● Data extract

══════

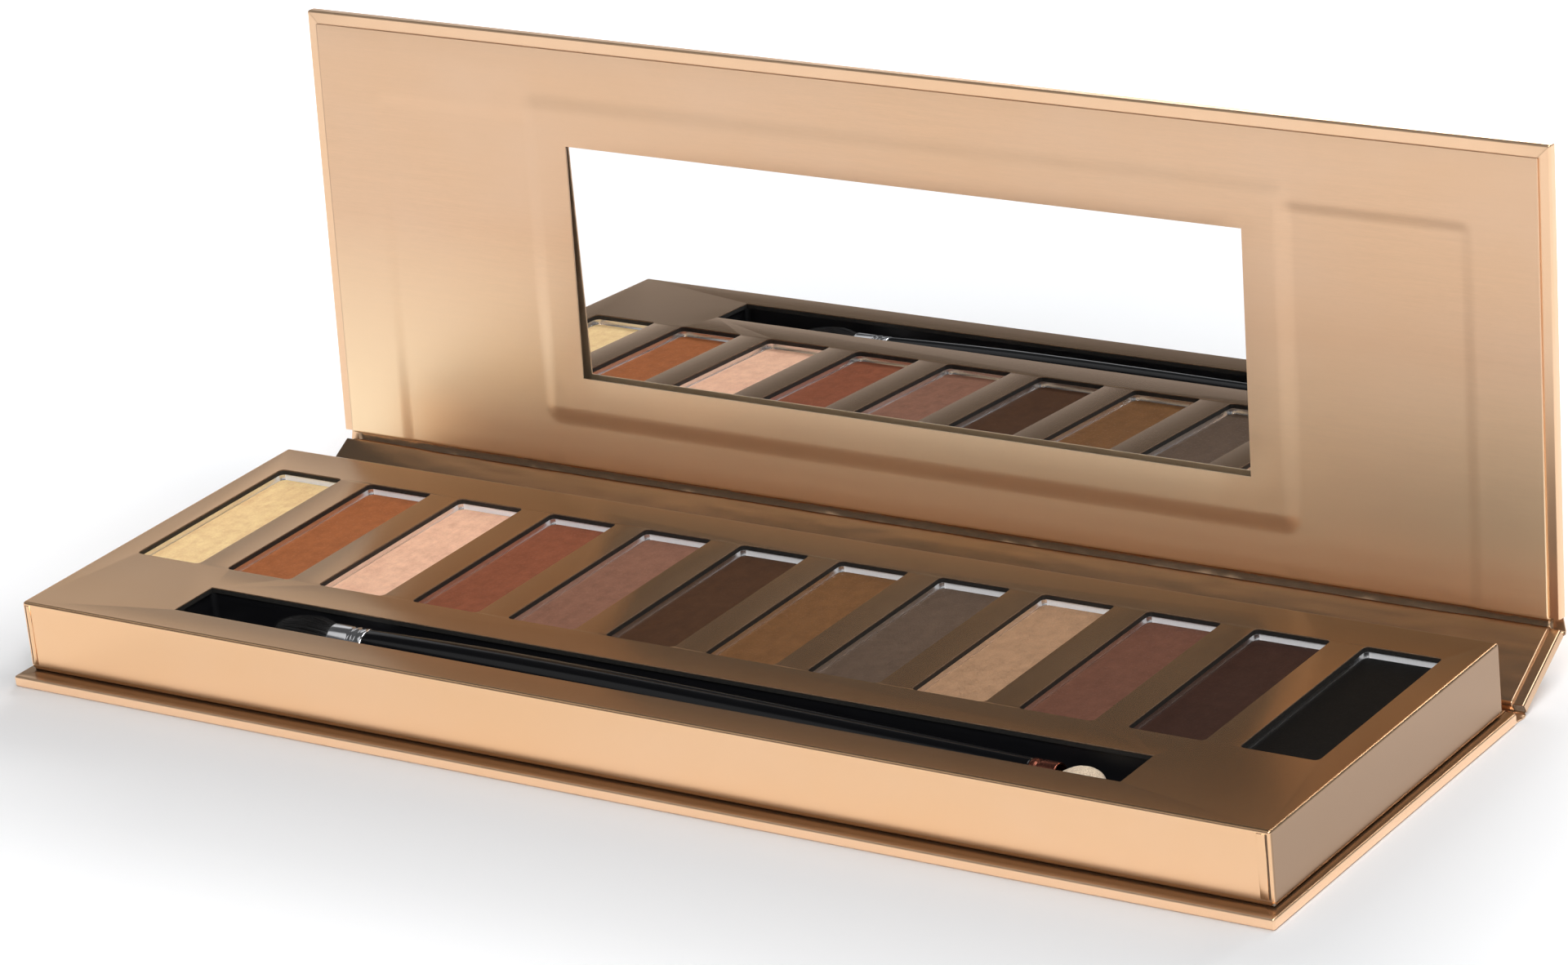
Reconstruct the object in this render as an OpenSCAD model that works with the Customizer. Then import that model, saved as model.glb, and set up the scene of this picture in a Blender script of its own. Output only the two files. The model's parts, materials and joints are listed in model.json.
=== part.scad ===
// Book-style eyeshadow palette: a paper-covered case of three boards, a card tray with a
// row of pressed-powder pans, a double-ended brush in its well and a mirror in the lid.
// Millimetres. The origin is the centre of the case base's underside, +X runs along the
// palette to the right, +Y runs back to the spine and +Z is up. The case stands open.

/* [Pans] */
// Width of the window over each pan
pan_window_w = 11.4; // [9:0.1:13]
// Depth of the window over each pan, front to back
pan_window_d = 33.6; // [26:0.1:40]
// Card left between two pan windows
pan_bar = 4.95; // [4:0.05:7]
// Radius of the windows' corners
window_r = 0.8; // [0.3:0.1:1.5]
// How far a pan reaches under the card beyond its window
pan_cover = 0.45; // [0.4:0.05:0.9]
// Height of a pan
pan_h = 3.4; // [2.4:0.1:4]
// Thickness of a pan's sheet metal
pan_t = 0.3; // [0.2:0.05:0.5]
// How far the powder lies below the pan's rim
powder_drop = 0.8; // [0.3:0.1:1.5]

/* [Brush] */
// Length of the bristle head that shows
bristle_len = 11; // [7:0.5:16]
// Largest radius of the bristle head
bristle_r = 3; // [2.7:0.1:3.3]
// Length of the bristle head's metal ferrule
ferrule_len = 6; // [5:0.5:10]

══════

Please reproduce the entire listing, exactly as shown.

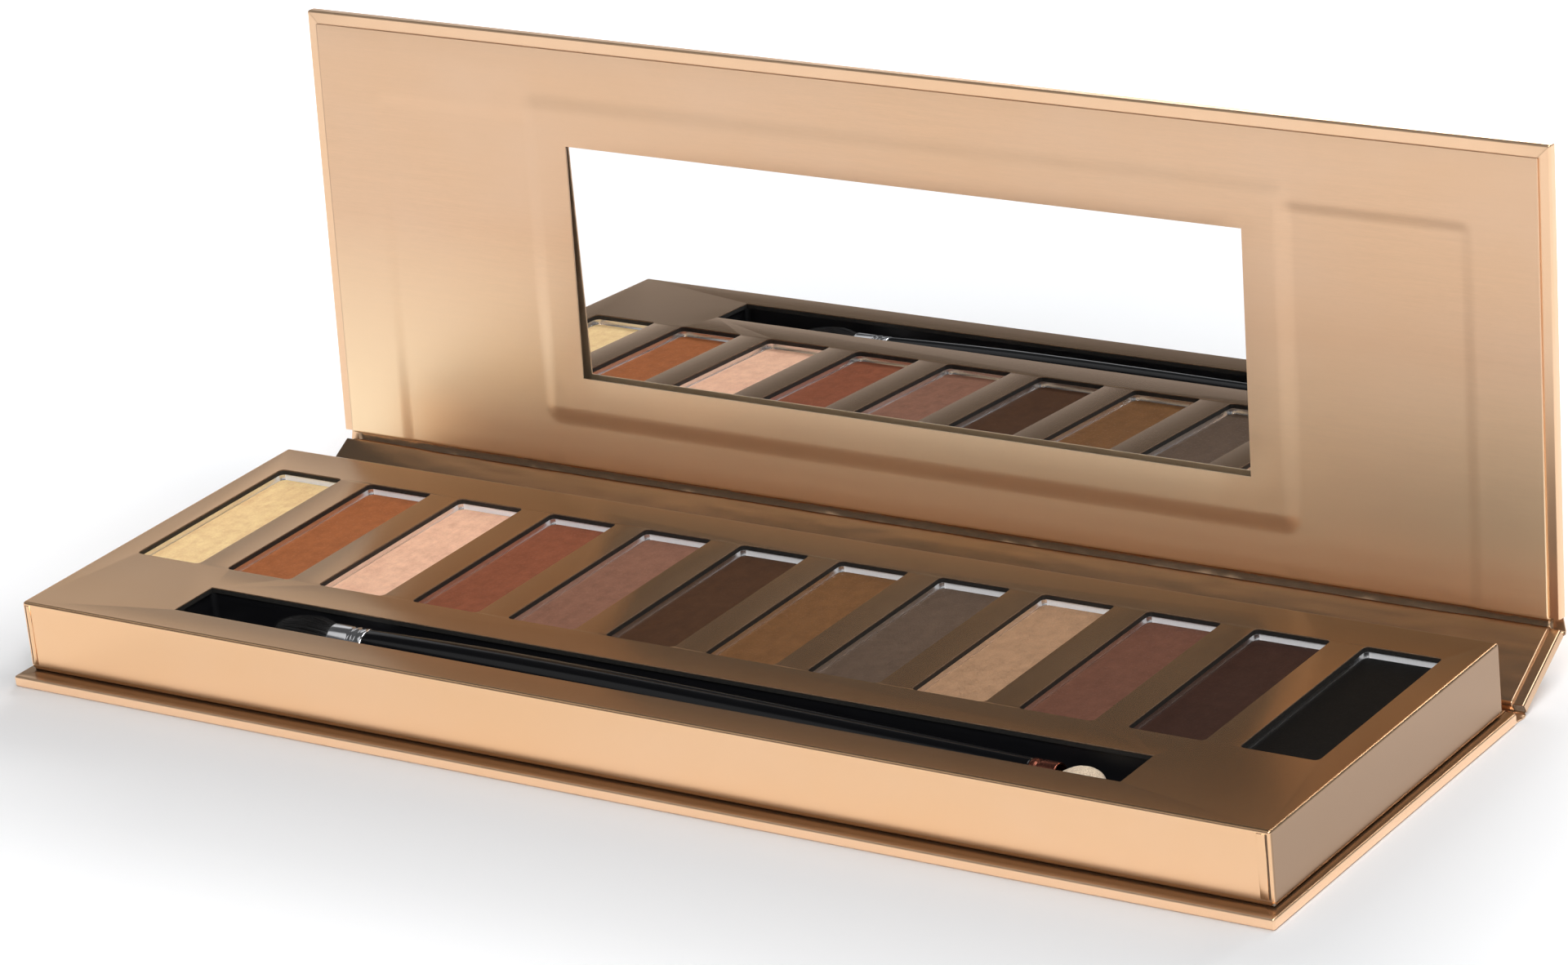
Reconstruct the object in this render as an OpenSCAD model that works with the Customizer. Then import that model, saved as model.glb, and set up the scene of this picture in a Blender script of its own. Output only the two files. The model's parts, materials and joints are listed in model.json.
=== part.scad ===
// Book-style eyeshadow palette: a paper-covered case of three boards, a card tray with a
// row of pressed-powder pans, a double-ended brush in its well and a mirror in the lid.
// Millimetres. The origin is the centre of the case base's underside, +X runs along the
// palette to the right, +Y runs back to the spine and +Z is up. The case stands open.

/* [Pans] */
// Width of the window over each pan
pan_window_w = 11.4; // [9:0.1:13]
// Depth of the window over each pan, front to back
pan_window_d = 33.6; // [26:0.1:40]
// Card left between two pan windows
pan_bar = 4.95; // [4:0.05:7]
// Radius of the windows' corners
window_r = 0.8; // [0.3:0.1:1.5]
// How far a pan reaches under the card beyond its window
pan_cover = 0.45; // [0.4:0.05:0.9]
// Height of a pan
pan_h = 3.4; // [2.4:0.1:4]
// Thickness of a pan's sheet metal
pan_t = 0.3; // [0.2:0.05:0.5]
// How far the powder lies below the pan's rim
powder_drop = 0.8; // [0.3:0.1:1.5]

/* [Brush] */
// Length of the bristle head that shows
bristle_len = 11; // [7:0.5:16]
// Largest radius of the bristle head
bristle_r = 3; // [2.7:0.1:3.3]
// Length of the bristle head's metal ferrule
ferrule_len = 6; // [5:0.5:10]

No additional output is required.